Prince of war

Prince Y. Johnson recently announced his candidacy for the presidency of Liberia, causing Dalrymple to reply sarcastically in the Spectator, “Strike a blow, then, for human rights: vote psychopath!” The author of Monrovia, Mon Amour tells of his own encounters with Johnson during his 1991 stay in the country:
…Johnson’s greatest military exploit was the capture of the then-president, Samuel Doe, whom he subsequently had tortured to death in front of him, an event so historic that Johnson thought it worthy of capture on video: a video of which he is sufficiently proud that he offered to show it to visiting foreigners.
In the video Johnson sits at a table drinking Budweiser while in front of him, naked and trussed like a chicken, sits the former president. Johnson orders Doe’s ears to be cut off, and they are. It becomes clear that one motives for the torture, apart from to procure Doe’s death, is to make him divulge,  before he expires, the numbers of his bank accounts in London, where it is assumed that he has salted away his ill-gotten gains.
Doe was not an admirable man, and no mean killer himself. It is widely believed that he participated personally in the massacre at St Peter’s Church, Monrovia, where about 600 people who had taken refuge there were mowed down with machine-guns by his men, maddened by their impending defeat at the hands of the rebels. The outlines of the bodies in the dried blood were still visible when I visited the church.

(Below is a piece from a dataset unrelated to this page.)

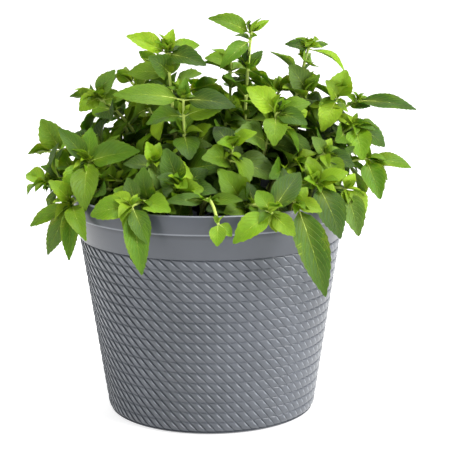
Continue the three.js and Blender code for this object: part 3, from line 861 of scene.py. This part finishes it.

I found a New Testament there, in which a young girl, Martha D. Z. Sonyah, recorded her decision to receive Christ as her Saviour seven days before she was shot and then buried in a mass grave.
Dr Ameche, a Nigerian long resident in Liberia, and practically the only doctor left in Monrovia still in practice at the time, told me how Johnson had had him up against the wall ready to shoot him because he had told Johnson that it was his duty as a doctor to treat the wounded of all sides…
Another man, a BBC correspondent, told me that he had personally witnessed Johnson killing a young man…I saw Johnson’s capacity for instantaneous change from affability to murderous rage when, to persuade me that behind the murderer was the philanthropist, he took me to an orphanage that his organisation ran. He patted a little boy on the head there who had a protuberant stomach (malnutrition and worms), and said, in Liberian English, ‘What the matter, you pregnant-o?’
When a psychopathic killer-at-large laughs, you laugh with him. But then a man came out of the orphanage to tell Johnson that there was no ‘soup’ for the children: none of the savoury accompaniment to the starch that was the staple food. Johnson turned on him with fury for having ­humiliated him in front of a foreigner. I wouldn’t have recommended the man as a risk for a life insurance company.
h/t Michael P.

One thought on “Prince of war

  1. Seymour Clufley

    Ah, he’s back on form! This is a really good essay.

    I have seen the video he refers to, in which Prince Y Johnstone watches calmly as a man’s ears are cut off. It’s horrifying. And to think that a man as gentle and civilised as TD has met that barbarian!